Description: Given a line A and a point X not on A , a unique line parallel to A can be drawn through X . Theorem 12.13 of Schwabhauser p. 124. (Contributed by Thierry Arnoux, 5-Jul-2026)
| Ref | Expression | ||
|---|---|---|---|
| Hypotheses | prlngeu.p | |- P = ( Base ` G ) |
|
| prlngeu.l | |- L = ( LineG ` G ) |
||
| prlngeu.r | |- .|| = ( parlnG ` G ) |
||
| prlngeu.g | |- ( ph -> G e. TarskiG ) |
||
| prlngeu.a | |- ( ph -> A e. ran L ) |
||
| prlngeu.x | |- ( ph -> X e. ( P \ A ) ) |
||
| prlngeu.1 | |- ( ph -> G e.
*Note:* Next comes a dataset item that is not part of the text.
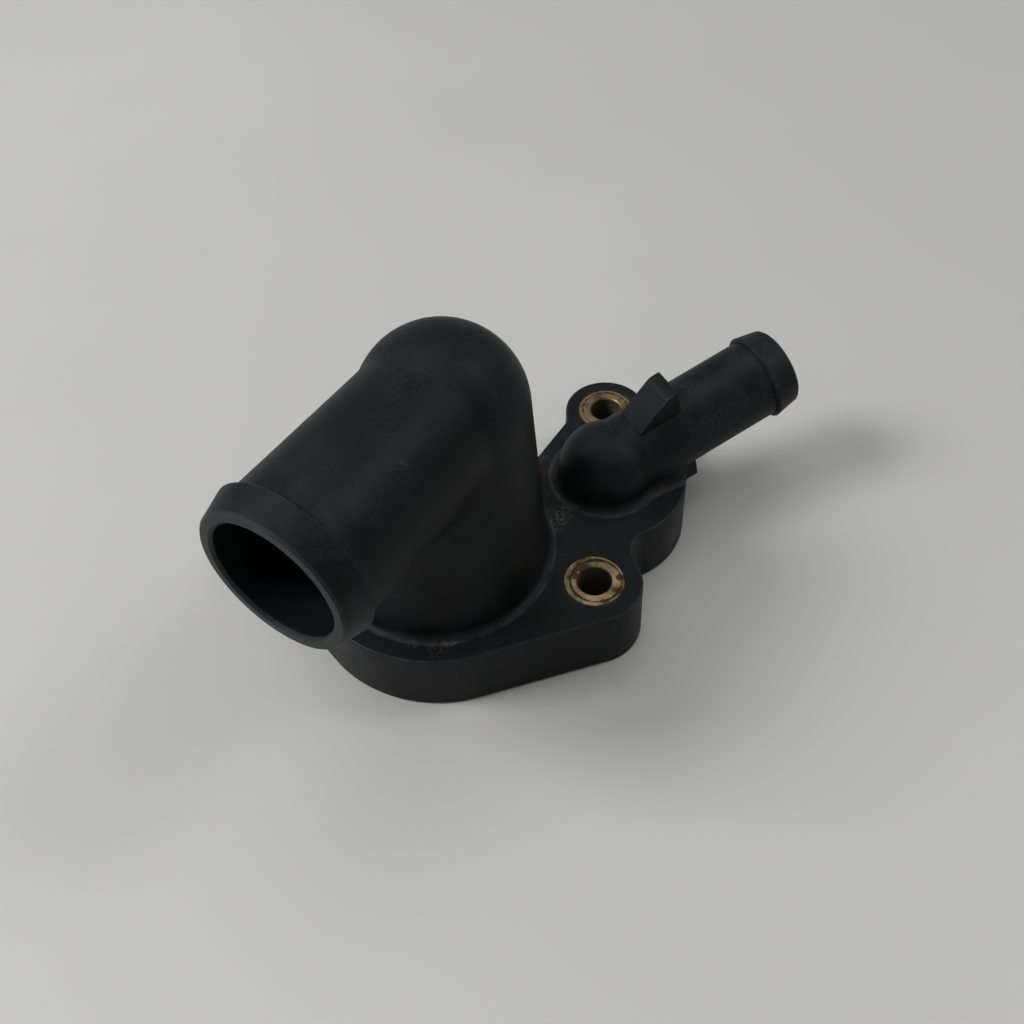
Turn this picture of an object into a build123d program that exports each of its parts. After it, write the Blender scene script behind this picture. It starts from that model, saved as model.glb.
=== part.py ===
from build123d import *
import os
from math import acos, atan2, cos, degrees, hypot, radians, sin, sqrt, tan

# Coolant housing: a moulded black plastic cover that bolts to an engine by three sleeved ears.
# A thermostat tower turns into the main hose spout, and a low side boss feeds a thinner hose stub.
# Origin: the tower's foot centre on the mounting face. +Z is up, away from the engine.
# The main spout leaves along -X.

# Flange
flange_height = 17.5
flange_draft = 1.4
main_flange_land = 3.3
side_flange_land = 6.4
back_edge_y = -4.8
ear_radius = 12.2
far_ear_radius = 11.3
rim_round = 0.6
ear_lobe_round = 6.1
lobe_far_ear_round = 4.6
back_edge_round = 4.6

# Bolts, and the brass sleeves moulded into the ears
near_bolt_angle = -74.5
far_bolt_angle = 28.4
near_bolt_clearance = 3.2
far_bolt_clearance = 2.3
bolt_hole_diameter = 8.2
sleeve_diameter = 15.0
sleeve_chamfer = 0.3
sleeve_fit = 0.02

# Tower: a cone that leans a little and ends in a ball
wall = 3.0
tower_foot_radius = 27.0
tower_foot_round = 1.6
dome_radius = 19.1
dome_x = 2.7
dome_y = -3.8
dome_rise = 48.0

# Main hose spout
spout_rise = 2.0
spout_radius = 17.5
spout_bore_radius = 14.3
spout_length = 55.5
spout_nose = 7.1
spout_bead_radius = 18.9
spout_tip_radius = 17.3
spout_edge = 0.5
spout_mouth_chamfer = 0.7
elbow_round = 9.0

# Side boss and the thinner hose stub
side_gap = 8.55
side_angle = -29.8
side_boss_radius = 11.95
side_boss_rise = 3.4
side_boss_round = 2.2
side_bore_radius = 8.9
stub_rise = 12.3
stub_radius = 10.5
stub_bore_radius = 7.4
stub_length = 52.75
stub_nose = 7.15
stub_collar_radius = 11.5
stub_tip_radius = 10.4
stub_edge = 0.6
stub_mouth_chamfer = 0.5
stub_root_round = 3.0

# Hose stop lugs on the top and the bottom of the stub
lug_width = 8.8
lug_ramp_start = 9.5
lug_ramp_end = 18.6
lug_ramp_round = 3.0
upper_lug_height = 17.1
upper_lug_end = 21.5
lower_lug_height = 18.8
lower_lug_end = 23.6

# Ports and seal grooves in the mounting face
port_step = 0.6
seat_step = 1.1
seat_depth = 3.5
side_port_radius = 10.2
side_port_depth = 11.0
ring_section = 2.62
groove_width = 3.2
groove_depth = 2.0
groove_land = 1.7

# Coring pockets under the flange
pocket_wall = 3.0
pocket_roof = 3.5
pocket_reach = 18.0
smallest_pocket = 12.0

# Sizes that follow from the ones above
sleeve_radius = sleeve_diameter / 2
dome_height = flange_height + dome_rise
side_boss_height = flange_height + side_boss_rise
main_port_radius = tower_foot_radius - wall + port_step
seat_radius = main_port_radius + seat_step
main_ring_radius = seat_radius + groove_land + groove_width / 2
side_ring_radius = side_port_radius + groove_land + groove_width / 2
main_flange_radius = main_ring_radius + groove_width / 2 + main_flange_land
side_flange_radius = side_ring_radius + groove_width / 2 + side_flange_land
side_top_radius = side_flange_radius - flange_height * tan(radians(flange_draft))
near_bolt_distance = tower_foot_radius + tower_foot_round + sleeve_radius + near_bolt_clearance
far_bolt_distance = side_boss_radius + side_boss_round + sleeve_radius + far_bolt_clearance
side_distance = tower_foot_radius + side_boss_radius + side_gap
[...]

TarskiGE ) |
||
| Assertion | prlngeu | |- ( ph -> E! b e. ran L ( A .|| b /\ X e. b ) ) |
| Step | Hyp | Ref | Expression |
|---|---|---|---|
| 1 | prlngeu.p | |- P = ( Base ` G ) |
|
| 2 | prlngeu.l | |- L = ( LineG ` G ) |
|
| 3 | prlngeu.r | |- .|| = ( parlnG ` G ) |
|
| 4 | prlngeu.g | |- ( ph -> G e. TarskiG ) |
|
| 5 | prlngeu.a | |- ( ph -> A e. ran L ) |
|
| 6 | prlngeu.x | |- ( ph -> X e. ( P \ A ) ) |
|
| 7 | prlngeu.1 | |- ( ph -> G e. TarskiGE ) |
|
| 8 | 6 | eldifad | |- ( ph -> X e. P ) |
| 9 | 1 2 3 4 5 8 | prlngex | |- ( ph -> E. b e. ran L ( A .|| b /\ X e. b ) ) |
| 10 | 1 2 3 4 5 6 7 | prlngmo | |- ( ph -> E* b e. ran L ( A .|| b /\ X e. b ) ) |
| 11 | reu5 | |- ( E! b e. ran L ( A .|| b /\ X e. b ) <-> ( E. b e. ran L ( A .|| b /\ X e. b ) /\ E* b e. ran L ( A .|| b /\ X e. b ) ) ) |
|
| 12 | 9 10 11 | sylanbrc | |- ( ph -> E! b e. ran L ( A .|| b /\ X e. b ) ) |